Entries with model source code:
● ● ● ●

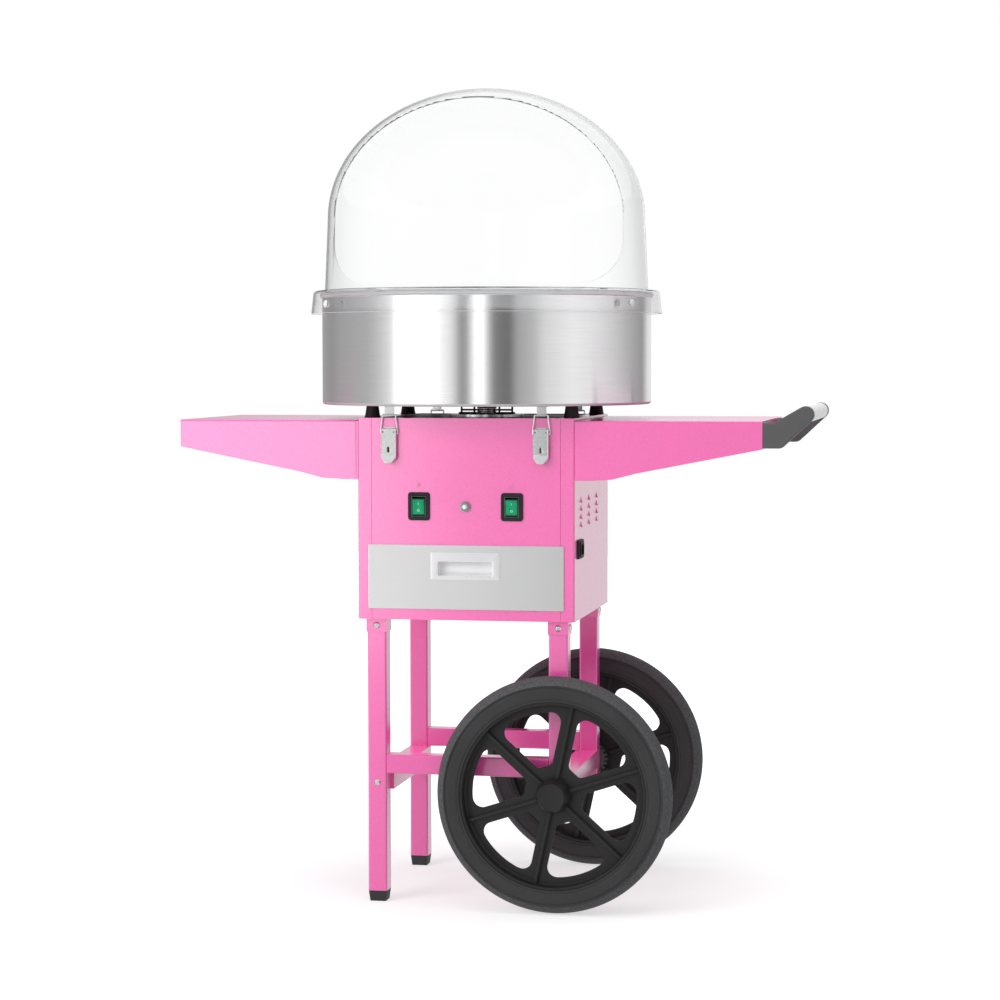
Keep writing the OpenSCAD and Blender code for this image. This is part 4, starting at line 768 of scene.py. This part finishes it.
SWITCH_X, SWITCH_Z, ROCKER_W, ROCKER_H, TILT = 73.5, 624.0, 20.5, 27.0, 7
BEZEL_W, BEZEL_H, BEZEL_T = 34.5, 43.5, 3.5
HOUSING_W, HOUSING_H, HOUSING_D, POCKET_D = 27.9, 36.9, 24.0, 12.0
recess = rect(ROCKER_W + 3.6, ROCKER_H + 5, 1.6)
mouth = rect(ROCKER_W + 0.6, ROCKER_H + 2.6, 1)
housing = rect(HOUSING_W, HOUSING_H, 1)
bezel = joined(
    plate([rect(BEZEL_W, BEZEL_H, 4.5), recess], 0, BEZEL_T, 1.4, 4, low_bevel=0),
    plate([housing, mouth], -POCKET_D, 0, 0, 1),
    plate([housing], -HOUSING_D, -POCKET_D, 0.4, 1),
)
lip = plate([recess, mouth], 0, BEZEL_T + 0.8, 0.5, 2, low_bevel=0)
half = ROCKER_H / 2
key_outline = rounded([(-7.2, half, 0.8), (-5.4, 0, 30), (-7.2, -half, 0.8), (3, -half + 5, 2), (6, 0, 6),
                       (3, half - 5, 2)], 6)
key = plate([key_outline], -ROCKER_W / 2, ROCKER_W / 2, 0.5, 3)
lens_half, lens_end = ROCKER_W / 2 - 1.4, half - 2.2
lens_outline = rounded([(-7.5, lens_end, 0.4), (-5.7, 0, 30), (-7.5, -lens_end, 0.4), (-5, -lens_end, 0),
                        (-5, lens_end, 0)], 6)
lens_plate = plate([lens_outline], -lens_half, lens_half, 0.3, 2)
pin_end = ROCKER_W / 2 + 1
pin = lathe([(0, -pin_end), (1.5, -pin_end), (1.5, pin_end), (0, pin_end)], 24)
one = block((-0.4, -1.7, 0), (0.4, 1.7, 0.3), 0.08)
ring = lathe([(1.1, 0), (1.8, 0), (1.8, 0.3), (1.1, 0.3)], 32)
marks = joined((one, at(0, -6.6, 5.4, rx=99)), (ring, at(0, -6.6, -5.4, rx=81)))
spots = [at(CART_X + side * SWITCH_X, -FACE_Y, SWITCH_Z) for side in (-1, 1)]
for spot, hand in zip(spots, ("left", "right")):
    turn = spot @ at(0, 1, 0, rx=TILT)
    body = f"{hand}_switch_rocker"
    # The key's body is the darker green and the lens the lighter: painted shade round a painted lit centre.
    piece(f"{hand}_rocker_key", joined(key, pin), SHADED_GREEN, body, turn @ ACROSS, f"{hand}_rocker")
    piece(f"{hand}_rocker_lens", lens_plate, LIT_GREEN, body, turn @ ACROSS)
    piece(f"{hand}_rocker_marks", marks, PRINT, body, turn)
bezels = [(bezel, spot @ UPRIGHT) for spot in spots]
piece("switch_bezel_pair", joined(*bezels), PLASTIC, stands_for="switch_bezels")
piece("switch_inner_frames", joined(*[(lip, spot @ UPRIGHT) for spot in spots]), GREY)

PRINT_T = 0.08      # the icons' ink
blade = plate([rect(1.0, 2.6, 0.45, 0, 2.9)], 0, PRINT_T, 0)
fan_hub = plate([circle(1.5, steps=24), circle(0.8, steps=16)], 0, PRINT_T, 0)
fan = joined(*[(blade, at(rz=60 * k)) for k in range(6)], fan_hub)
heater = plate([circle(4.2, steps=40), circle(3.3, steps=40)], 0, PRINT_T, 0)
icons = joined((fan, at(-SWITCH_X - 0.5, 0, 33, rx=90)), (heater, at(SWITCH_X - 0.5, 0, 31.5, rx=90)))
piece("switch_icons", icons, INK, place=at(CART_X, -FACE_Y, SWITCH_Z))


# The reset button

RESET = at(CART_X, -FACE_Y, SWITCH_Z, rx=90)
THREAD_R, ROOT_R, THREAD_STEP, KNURL_R, GROOVE_R, KNURLS = 6.2, 5.8, 0.8, 8.6, 8.25, 30
knurl = []
for k in range(2 * KNURLS):
    r, a = KNURL_R if k % 2 else GROOVE_R, math.radians(180 / KNURLS * k)
    knurl.append((r * math.cos(a), r * math.sin(a)))
nut = plate([knurl, circle(6.1, steps=36)], 0, 2.8, 0.5, 2)
thread = []
for k in range(9):
    z = -1.4 + k * THREAD_STEP
    thread += [(THREAD_R, z), (ROOT_R, z + THREAD_STEP / 2)]
neck = lathe([(3.45, 5.9), (3.45, -12), (THREAD_R, -12)] + thread + [(ROOT_R, 5.9)], 40)
case = lathe([(0, -1.5), (9.2, -1.5), (9.2, -24), (0, -24)], 40)
# The bush wears the darker zinc: painted shade round the button.
piece("reset_nut_and_neck", joined(nut, neck, case), SHADED_ZINC, place=RESET, stands_for="reset_bush")
button = lathe([(0, 9), (2.4, 9), (3.1, 8.7), (3.4, 8.2), (3.4, -9), (0, -9)], 36)
piece("reset_push_button", button, GRIP, "reset_plunger", RESET, "reset_button")


# The four toggle latches

LATCH_X, LATCH_Z, LATCH_W, LATCH_LEN, LATCH_OUT = 120.0, 743.0, 24.0, 53.0, 5.0
LEVER_T, TOE_Z, EAR_R, EAR_T = 1.2, -39.0, 2.6, 1.2
BAIL_ARM, BAIL_LEN, BAIL_LOW_W, BAIL_TOP_W, WIRE_R, HOOK_W = 7.0, 31.3, 33.0, 25.0, 1.25, 15.0
half_w, ear_x, toe_len = LATCH_W / 2, LATCH_W / 2 - 3.5, LATCH_LEN + TOE_Z
lever_y = LATCH_OUT + 4.2

lever_outline = rounded([(-half_w, 1.5, 1), (-half_w, TOE_Z, 0), (half_w, TOE_Z, 0), (half_w, 1.5, 1)], 8)
toe_outline = rounded([(-half_w, 0.2, 0), (-half_w, 10 - toe_len, 6), (-half_w + 7, -toe_len, 6),
                       (half_w - 7, -toe_len, 6), (half_w, 10 - toe_len, 6), (half_w, 0.2, 0)], 8)
cheek_outline = rounded([(-lever_y, TOE_Z, 0), (-lever_y + 4, TOE_Z + 2, 2), (-1.9, -BAIL_ARM - 6, 3),
                         (-1.9, -BAIL_ARM + 1, 2.5), (-LATCH_OUT + 3.3, 1.5, 2), (-lever_y, 1.5, 0)], 5)
dimples = [circle(1.3, x, -3.4, 16) for x in (-8.7, 8.7)]
lever_face = plate([lever_outline, rect(4, 9, 1.9, 0, -31), *dimples], lever_y - LEVER_T, lever_y, 0.5, 3)
cheek = plate([cheek_outline], half_w - LEVER_T, half_w, 0.35, 2)
toe = plate([toe_outline], 0, LEVER_T, 0.3, 2)
lever = joined((lever_face, UPRIGHT), (toe, at(0, LEVER_T - lever_y, TOE_Z, rx=74)), (cheek, ACROSS),
               (cheek, Matrix.Diagonal((-1, 1, 1, 1)) @ ACROSS))

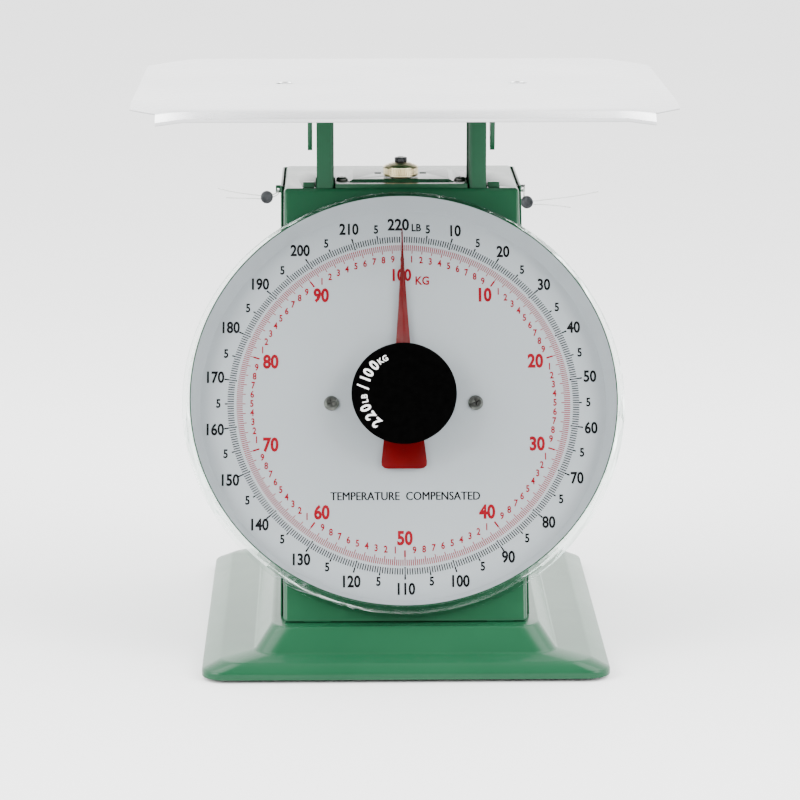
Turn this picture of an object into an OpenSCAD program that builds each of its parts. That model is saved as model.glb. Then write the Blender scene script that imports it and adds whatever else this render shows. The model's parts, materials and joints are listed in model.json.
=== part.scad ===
// Mechanical dial platform scale.
// A spring carried load frame sinks inside a pressed steel housing; a rack on
// the frame turns the pointer of a large inclined dial.
// Millimetres, +Z up, front (dial side) towards -Y.

/* [Platform] */
// Width of the platform tray
tray_w = 318; // [260:1:400]
// Depth of the platform tray over both folded lips
tray_d = 282; // [230:1:340]
// Height of the platform top above the floor
tray_z = 331; // [300:1:380]
// Sheet thickness of the tray
tray_t = 1.2; // [0.8:0.1:3]
// Horizontal run of each folded lip
lip_run = 6; // [3:0.5:12]
// Drop of each folded lip below the top
lip_drop = 6.4; // [4:0.2:12]
// Distance of each tray hole from the middle
tray_hole_x = 70.7; // [40:0.1:110]
// Radius of the tray holes
tray_hole_r = 5.9; // [3:0.1:12]

/* [Base] */
// Width of the base pan
base_w = 239; // [200:1:320]
// Height of the base pan over the floor
base_h = 27.5; // [22:0.5:40]
// Sheet thickness of the base pan
base_t = 1.5; // [1:0.1:3]
// Corner radius of the base rim
base_r = 14; // [6:1:24]

/* [Body] */
// Width of the housing
body_w = 143.8; // [130:0.1:190]
// Depth of the housing across its flat top
body_d = 100; // [90:1:130]
// Height of the housing top above the floor
body_z = 266.9; // [250:0.1:300]
// Y position of the top front edge
front_y = 6; // [0:0.5:20]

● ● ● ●

**Work instructions**
Where a line above contains the string "else", copy that line.

**Response for this exercise**
    r, a = KNURL_R if k % 2 else GROOVE_R, math.radians(180 / KNURLS * k)
Turn this picture of an object into an OpenSCAD program that builds each of its parts. That model is saved as model.glb. Then write the Blender scene script that imports it and adds whatever else this render shows. The model's parts, materials and joints are listed in model.json.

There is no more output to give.